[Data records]
══════
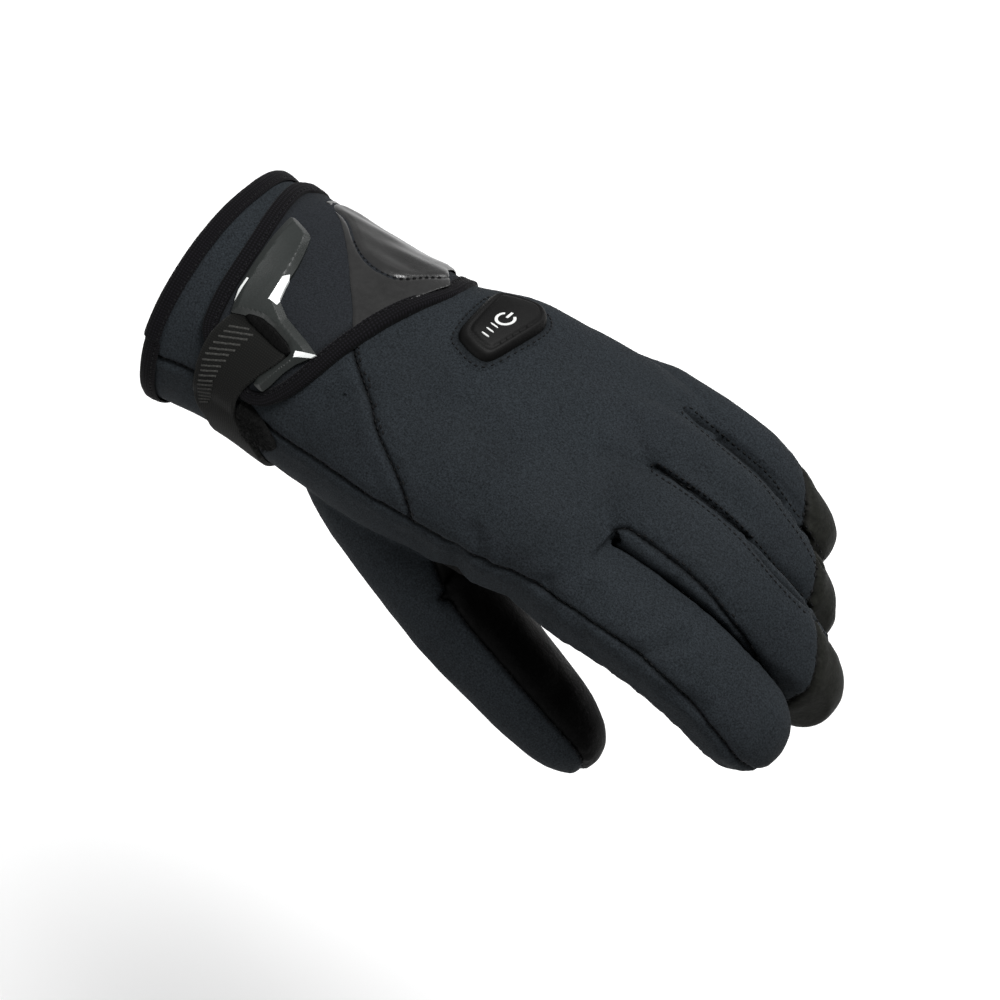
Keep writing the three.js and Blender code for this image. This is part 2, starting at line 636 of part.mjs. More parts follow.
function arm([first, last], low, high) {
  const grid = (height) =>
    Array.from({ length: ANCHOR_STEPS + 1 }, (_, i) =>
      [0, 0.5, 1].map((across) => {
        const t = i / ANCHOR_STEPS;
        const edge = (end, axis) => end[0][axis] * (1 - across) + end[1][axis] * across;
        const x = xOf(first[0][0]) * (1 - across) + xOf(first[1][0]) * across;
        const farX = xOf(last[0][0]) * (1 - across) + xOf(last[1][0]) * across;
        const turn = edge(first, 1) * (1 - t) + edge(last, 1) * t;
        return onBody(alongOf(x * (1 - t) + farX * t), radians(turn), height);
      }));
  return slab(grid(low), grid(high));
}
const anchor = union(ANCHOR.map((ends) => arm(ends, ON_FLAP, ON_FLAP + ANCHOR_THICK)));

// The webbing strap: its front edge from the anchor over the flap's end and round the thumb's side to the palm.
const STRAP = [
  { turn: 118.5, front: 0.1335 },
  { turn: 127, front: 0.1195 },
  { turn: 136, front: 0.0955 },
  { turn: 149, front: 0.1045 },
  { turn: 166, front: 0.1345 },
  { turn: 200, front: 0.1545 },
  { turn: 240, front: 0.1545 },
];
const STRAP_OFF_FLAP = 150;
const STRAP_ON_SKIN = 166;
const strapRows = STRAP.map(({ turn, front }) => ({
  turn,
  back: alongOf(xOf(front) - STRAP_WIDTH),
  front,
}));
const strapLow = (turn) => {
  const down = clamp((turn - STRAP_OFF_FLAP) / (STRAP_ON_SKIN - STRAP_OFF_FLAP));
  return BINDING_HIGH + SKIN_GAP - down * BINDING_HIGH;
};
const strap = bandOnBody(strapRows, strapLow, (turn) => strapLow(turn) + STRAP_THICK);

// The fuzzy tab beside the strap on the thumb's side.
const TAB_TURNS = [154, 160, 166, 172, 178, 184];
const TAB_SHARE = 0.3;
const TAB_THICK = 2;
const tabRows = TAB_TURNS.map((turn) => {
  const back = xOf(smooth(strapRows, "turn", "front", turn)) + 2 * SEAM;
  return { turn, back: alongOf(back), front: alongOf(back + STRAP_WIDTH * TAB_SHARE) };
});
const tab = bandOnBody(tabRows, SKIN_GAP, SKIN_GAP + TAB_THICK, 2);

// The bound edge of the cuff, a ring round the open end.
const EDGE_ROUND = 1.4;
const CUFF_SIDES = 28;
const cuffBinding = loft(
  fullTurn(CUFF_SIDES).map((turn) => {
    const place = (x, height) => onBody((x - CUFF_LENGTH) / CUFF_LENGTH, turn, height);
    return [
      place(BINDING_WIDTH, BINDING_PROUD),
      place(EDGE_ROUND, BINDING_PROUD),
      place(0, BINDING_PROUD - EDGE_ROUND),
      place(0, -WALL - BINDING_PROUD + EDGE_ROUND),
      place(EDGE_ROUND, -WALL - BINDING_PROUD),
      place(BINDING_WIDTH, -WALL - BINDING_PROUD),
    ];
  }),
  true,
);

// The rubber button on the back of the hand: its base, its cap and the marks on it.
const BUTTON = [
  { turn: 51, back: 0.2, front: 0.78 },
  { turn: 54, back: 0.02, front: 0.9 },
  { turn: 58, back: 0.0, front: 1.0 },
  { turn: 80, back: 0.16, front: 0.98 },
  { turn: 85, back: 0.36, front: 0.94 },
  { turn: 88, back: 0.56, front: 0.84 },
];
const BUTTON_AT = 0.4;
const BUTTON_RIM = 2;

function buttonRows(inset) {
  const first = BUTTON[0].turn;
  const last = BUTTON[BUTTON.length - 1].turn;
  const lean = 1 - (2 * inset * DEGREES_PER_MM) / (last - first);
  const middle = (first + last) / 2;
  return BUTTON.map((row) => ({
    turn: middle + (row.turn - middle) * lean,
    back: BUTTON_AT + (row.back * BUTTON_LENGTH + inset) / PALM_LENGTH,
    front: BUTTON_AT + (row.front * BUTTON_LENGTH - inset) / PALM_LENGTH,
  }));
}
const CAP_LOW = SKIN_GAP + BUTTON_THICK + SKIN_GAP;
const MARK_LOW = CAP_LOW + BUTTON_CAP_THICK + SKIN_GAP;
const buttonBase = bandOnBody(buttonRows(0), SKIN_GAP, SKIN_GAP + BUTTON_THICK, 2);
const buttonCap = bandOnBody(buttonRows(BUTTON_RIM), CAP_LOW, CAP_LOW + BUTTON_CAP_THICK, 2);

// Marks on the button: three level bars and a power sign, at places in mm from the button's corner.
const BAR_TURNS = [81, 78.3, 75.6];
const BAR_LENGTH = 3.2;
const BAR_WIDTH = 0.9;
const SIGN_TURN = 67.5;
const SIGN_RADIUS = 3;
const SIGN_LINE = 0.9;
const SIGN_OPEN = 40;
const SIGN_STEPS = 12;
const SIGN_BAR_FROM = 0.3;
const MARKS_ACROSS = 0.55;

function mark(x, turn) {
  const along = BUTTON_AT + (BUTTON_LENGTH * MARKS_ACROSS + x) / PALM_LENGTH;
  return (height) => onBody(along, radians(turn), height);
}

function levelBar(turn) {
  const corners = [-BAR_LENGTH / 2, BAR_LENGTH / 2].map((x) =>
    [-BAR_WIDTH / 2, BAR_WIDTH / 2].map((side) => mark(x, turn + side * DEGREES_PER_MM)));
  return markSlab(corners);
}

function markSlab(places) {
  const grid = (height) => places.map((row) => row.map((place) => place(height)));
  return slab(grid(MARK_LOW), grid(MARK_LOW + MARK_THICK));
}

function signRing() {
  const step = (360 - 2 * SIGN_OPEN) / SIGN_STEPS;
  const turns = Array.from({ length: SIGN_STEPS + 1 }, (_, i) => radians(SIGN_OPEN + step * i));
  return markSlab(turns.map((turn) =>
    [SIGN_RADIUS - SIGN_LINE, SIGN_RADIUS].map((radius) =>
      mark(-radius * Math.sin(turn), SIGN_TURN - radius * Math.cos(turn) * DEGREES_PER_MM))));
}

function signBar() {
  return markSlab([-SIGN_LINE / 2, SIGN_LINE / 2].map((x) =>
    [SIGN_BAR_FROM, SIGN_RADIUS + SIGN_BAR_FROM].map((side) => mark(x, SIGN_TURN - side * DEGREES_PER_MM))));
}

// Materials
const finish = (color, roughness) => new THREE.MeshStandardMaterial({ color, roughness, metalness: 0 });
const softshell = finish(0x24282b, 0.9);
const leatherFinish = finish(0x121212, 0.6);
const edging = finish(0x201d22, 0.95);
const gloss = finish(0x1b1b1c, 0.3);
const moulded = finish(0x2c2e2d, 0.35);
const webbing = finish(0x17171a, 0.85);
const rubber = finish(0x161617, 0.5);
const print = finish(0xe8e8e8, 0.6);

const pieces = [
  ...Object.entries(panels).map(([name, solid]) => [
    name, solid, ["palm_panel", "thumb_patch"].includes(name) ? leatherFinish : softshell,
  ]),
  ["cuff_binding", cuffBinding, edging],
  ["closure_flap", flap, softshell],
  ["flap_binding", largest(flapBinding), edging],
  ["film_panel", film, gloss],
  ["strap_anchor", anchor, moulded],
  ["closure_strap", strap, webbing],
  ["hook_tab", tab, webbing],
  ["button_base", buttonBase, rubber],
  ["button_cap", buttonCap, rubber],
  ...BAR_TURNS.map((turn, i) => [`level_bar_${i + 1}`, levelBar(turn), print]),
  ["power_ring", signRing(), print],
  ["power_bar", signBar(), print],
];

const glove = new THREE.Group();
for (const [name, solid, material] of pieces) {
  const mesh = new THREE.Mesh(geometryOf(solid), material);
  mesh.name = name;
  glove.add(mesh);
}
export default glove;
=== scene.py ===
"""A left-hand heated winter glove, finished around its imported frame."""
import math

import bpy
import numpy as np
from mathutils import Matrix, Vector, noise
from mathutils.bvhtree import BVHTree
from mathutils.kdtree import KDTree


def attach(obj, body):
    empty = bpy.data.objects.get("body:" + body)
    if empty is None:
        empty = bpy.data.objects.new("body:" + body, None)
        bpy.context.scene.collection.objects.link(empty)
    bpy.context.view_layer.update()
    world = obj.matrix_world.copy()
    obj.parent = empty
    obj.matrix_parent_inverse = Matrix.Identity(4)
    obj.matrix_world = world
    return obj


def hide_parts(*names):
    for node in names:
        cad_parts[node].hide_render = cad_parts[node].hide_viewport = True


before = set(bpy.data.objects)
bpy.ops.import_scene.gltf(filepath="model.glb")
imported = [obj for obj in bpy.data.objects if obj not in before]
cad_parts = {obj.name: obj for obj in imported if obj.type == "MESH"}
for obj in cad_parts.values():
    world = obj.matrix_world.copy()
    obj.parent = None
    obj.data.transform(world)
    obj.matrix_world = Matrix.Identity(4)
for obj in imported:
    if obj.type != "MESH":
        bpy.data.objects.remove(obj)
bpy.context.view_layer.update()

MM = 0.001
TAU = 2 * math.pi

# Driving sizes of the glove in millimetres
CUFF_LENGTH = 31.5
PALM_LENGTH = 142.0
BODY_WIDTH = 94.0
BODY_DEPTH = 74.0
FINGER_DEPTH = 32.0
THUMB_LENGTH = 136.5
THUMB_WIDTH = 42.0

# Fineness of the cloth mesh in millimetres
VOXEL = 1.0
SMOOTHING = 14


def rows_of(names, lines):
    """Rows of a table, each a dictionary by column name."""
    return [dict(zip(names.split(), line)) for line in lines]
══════
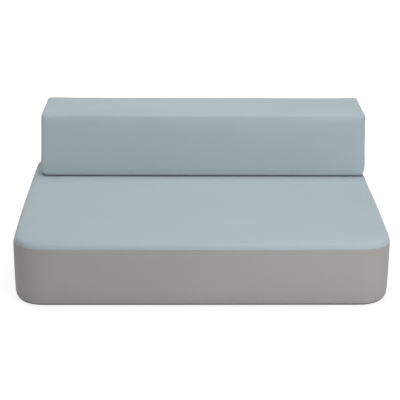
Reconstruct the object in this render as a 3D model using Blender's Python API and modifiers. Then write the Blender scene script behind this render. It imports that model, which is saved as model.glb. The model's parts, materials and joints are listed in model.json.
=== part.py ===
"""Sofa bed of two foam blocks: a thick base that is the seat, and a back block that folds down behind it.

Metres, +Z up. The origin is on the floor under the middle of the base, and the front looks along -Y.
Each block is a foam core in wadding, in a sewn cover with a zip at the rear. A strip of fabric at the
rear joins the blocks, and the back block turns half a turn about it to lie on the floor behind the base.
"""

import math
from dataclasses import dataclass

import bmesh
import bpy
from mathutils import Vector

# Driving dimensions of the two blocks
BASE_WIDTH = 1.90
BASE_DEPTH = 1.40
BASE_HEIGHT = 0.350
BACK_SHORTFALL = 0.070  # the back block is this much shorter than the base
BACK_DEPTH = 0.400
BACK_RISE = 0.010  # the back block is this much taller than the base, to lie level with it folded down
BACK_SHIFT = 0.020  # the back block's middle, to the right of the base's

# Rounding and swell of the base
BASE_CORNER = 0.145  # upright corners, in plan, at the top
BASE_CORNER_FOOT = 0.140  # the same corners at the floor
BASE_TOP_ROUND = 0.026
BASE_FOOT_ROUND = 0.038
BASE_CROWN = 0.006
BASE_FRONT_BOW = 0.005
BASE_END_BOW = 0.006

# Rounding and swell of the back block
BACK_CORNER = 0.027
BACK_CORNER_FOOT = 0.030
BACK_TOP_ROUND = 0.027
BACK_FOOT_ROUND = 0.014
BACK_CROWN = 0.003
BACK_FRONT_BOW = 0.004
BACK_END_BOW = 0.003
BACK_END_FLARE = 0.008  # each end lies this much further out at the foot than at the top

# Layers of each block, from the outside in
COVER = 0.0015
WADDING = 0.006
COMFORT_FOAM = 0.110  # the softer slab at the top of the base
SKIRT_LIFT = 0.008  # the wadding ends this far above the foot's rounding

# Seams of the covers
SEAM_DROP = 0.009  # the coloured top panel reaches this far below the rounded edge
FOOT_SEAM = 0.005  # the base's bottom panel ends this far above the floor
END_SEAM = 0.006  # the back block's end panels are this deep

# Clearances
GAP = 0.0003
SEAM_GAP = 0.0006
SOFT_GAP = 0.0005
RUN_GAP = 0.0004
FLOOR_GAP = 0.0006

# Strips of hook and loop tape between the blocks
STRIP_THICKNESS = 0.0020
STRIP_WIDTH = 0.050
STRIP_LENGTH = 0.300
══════
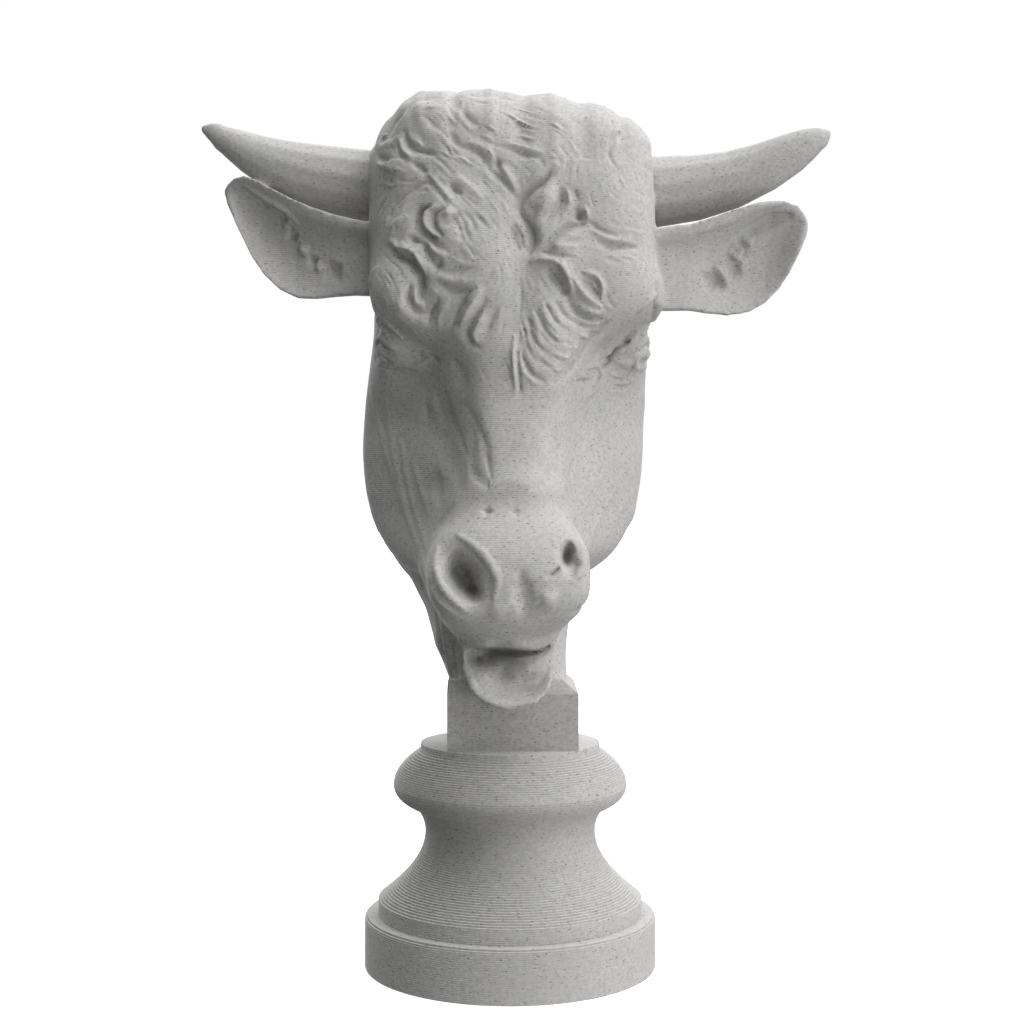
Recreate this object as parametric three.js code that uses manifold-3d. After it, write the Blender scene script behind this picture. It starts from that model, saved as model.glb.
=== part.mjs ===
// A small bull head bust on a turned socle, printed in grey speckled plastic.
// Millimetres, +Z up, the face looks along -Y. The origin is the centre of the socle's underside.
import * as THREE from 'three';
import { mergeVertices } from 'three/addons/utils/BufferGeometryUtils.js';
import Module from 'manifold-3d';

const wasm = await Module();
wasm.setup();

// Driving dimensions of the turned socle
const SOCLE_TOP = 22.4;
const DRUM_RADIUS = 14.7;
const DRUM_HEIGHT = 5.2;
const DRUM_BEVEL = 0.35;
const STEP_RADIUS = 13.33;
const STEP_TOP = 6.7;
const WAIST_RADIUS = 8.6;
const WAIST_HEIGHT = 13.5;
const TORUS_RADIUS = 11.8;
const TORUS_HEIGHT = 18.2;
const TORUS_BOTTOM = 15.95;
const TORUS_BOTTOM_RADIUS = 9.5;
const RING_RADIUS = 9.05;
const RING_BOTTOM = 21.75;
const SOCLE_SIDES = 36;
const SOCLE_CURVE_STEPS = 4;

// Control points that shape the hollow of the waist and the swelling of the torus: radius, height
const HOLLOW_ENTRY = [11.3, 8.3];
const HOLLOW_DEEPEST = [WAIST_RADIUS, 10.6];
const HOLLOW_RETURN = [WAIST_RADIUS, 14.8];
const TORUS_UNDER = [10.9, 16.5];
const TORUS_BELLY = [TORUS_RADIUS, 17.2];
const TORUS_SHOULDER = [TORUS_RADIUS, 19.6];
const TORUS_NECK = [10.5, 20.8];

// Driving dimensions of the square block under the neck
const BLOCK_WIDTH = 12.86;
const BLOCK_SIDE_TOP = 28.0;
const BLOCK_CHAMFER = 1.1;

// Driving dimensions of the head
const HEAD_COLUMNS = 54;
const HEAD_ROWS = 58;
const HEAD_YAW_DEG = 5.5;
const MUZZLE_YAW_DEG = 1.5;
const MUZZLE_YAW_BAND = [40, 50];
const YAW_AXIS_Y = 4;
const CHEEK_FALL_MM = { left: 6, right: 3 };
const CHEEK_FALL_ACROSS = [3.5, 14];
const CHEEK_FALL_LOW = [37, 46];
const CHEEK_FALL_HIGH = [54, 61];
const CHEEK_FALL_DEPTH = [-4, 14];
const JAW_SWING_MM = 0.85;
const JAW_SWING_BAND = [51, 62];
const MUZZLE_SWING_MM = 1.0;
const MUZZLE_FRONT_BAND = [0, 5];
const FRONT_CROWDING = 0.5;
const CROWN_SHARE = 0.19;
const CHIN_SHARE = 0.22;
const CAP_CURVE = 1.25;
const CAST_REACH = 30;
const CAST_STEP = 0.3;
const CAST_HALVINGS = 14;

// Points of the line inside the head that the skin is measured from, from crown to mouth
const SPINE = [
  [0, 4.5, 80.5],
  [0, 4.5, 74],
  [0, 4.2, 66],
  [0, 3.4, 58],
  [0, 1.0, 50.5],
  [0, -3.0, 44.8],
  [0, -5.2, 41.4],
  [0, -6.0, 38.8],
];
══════
(Request)
Begin with the line containing "Recreate this object", end with the line containing "wasm.setup();", and repeat every line in that stretch exactly.

(Task output)
Recreate this object as parametric three.js code that uses manifold-3d. After it, write the Blender scene script behind this picture. It starts from that model, saved as model.glb.
=== part.mjs ===
// A small bull head bust on a turned socle, printed in grey speckled plastic.
// Millimetres, +Z up, the face looks along -Y. The origin is the centre of the socle's underside.
import * as THREE from 'three';
import { mergeVertices } from 'three/addons/utils/BufferGeometryUtils.js';
import Module from 'manifold-3d';

const wasm = await Module();
wasm.setup();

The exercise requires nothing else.